**Listed records:**
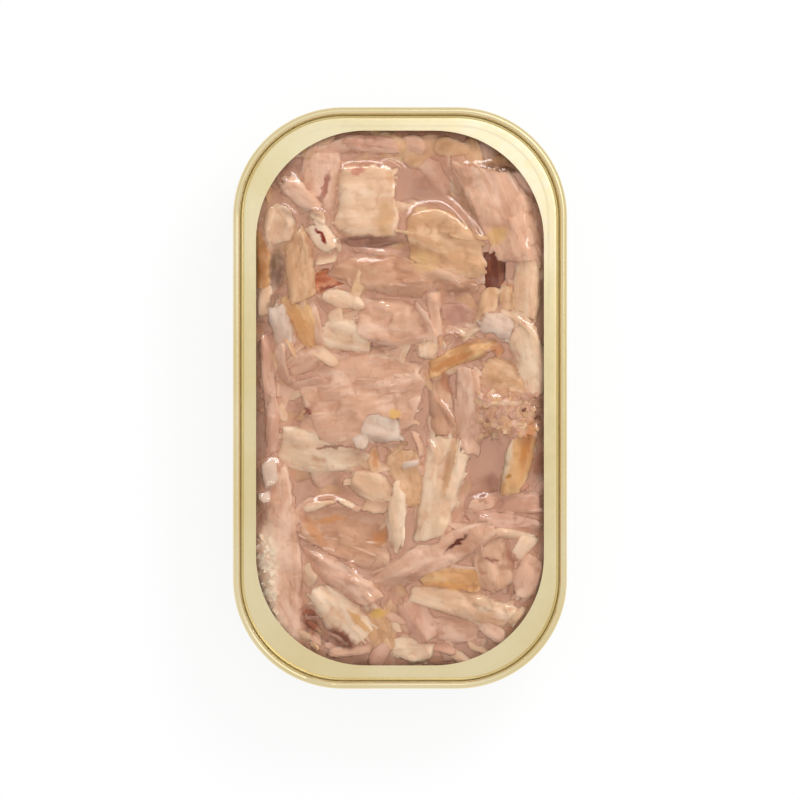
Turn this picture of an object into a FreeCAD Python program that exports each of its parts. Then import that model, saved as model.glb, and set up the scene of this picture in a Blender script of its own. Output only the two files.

...

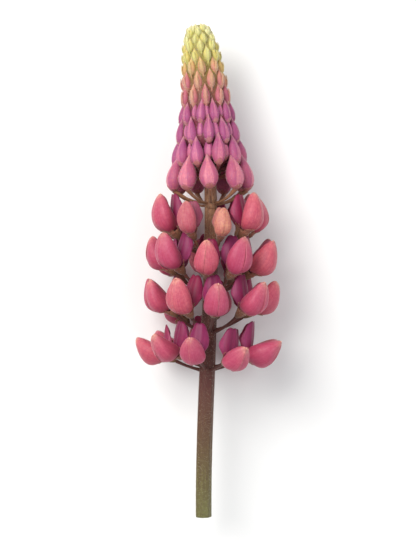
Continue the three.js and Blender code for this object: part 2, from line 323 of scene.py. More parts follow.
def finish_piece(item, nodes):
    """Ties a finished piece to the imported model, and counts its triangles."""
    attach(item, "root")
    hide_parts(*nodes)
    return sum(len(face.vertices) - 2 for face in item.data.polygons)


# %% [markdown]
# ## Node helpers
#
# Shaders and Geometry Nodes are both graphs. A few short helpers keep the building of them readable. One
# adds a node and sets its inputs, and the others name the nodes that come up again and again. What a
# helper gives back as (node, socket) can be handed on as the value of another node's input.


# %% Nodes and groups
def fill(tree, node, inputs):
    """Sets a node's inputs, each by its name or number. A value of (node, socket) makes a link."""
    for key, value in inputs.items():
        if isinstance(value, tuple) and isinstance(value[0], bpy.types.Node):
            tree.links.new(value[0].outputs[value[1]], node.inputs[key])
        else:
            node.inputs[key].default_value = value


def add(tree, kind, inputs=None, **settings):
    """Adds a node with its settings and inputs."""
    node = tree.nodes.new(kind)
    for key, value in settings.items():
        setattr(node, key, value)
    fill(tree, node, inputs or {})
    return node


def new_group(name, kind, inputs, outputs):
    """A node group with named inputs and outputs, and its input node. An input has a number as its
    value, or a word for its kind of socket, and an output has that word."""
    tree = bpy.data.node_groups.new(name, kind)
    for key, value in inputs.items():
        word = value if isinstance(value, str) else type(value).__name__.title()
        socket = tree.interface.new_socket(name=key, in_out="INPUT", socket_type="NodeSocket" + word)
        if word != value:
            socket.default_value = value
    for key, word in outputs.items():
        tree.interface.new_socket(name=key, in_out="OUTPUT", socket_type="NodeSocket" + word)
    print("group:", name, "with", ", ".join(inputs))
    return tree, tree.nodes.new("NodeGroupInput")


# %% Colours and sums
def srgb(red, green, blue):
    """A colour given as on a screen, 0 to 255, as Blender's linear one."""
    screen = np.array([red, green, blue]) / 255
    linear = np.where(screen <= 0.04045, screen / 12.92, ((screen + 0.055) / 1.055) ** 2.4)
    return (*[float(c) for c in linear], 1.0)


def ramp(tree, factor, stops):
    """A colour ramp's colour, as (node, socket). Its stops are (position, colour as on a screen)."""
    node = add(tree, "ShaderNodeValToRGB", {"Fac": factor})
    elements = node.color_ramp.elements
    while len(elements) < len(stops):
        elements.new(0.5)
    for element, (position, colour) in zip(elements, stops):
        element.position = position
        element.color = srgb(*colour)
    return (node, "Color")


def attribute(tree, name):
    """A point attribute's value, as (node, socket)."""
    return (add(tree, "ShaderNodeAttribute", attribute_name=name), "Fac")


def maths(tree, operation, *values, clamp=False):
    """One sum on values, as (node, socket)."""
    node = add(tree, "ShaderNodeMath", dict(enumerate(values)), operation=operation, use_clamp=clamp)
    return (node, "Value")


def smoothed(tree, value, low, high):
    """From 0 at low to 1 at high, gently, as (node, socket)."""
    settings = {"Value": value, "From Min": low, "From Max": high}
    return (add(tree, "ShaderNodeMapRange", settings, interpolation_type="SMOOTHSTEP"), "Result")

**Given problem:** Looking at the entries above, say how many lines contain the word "object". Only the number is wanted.

**Answer in full:** 2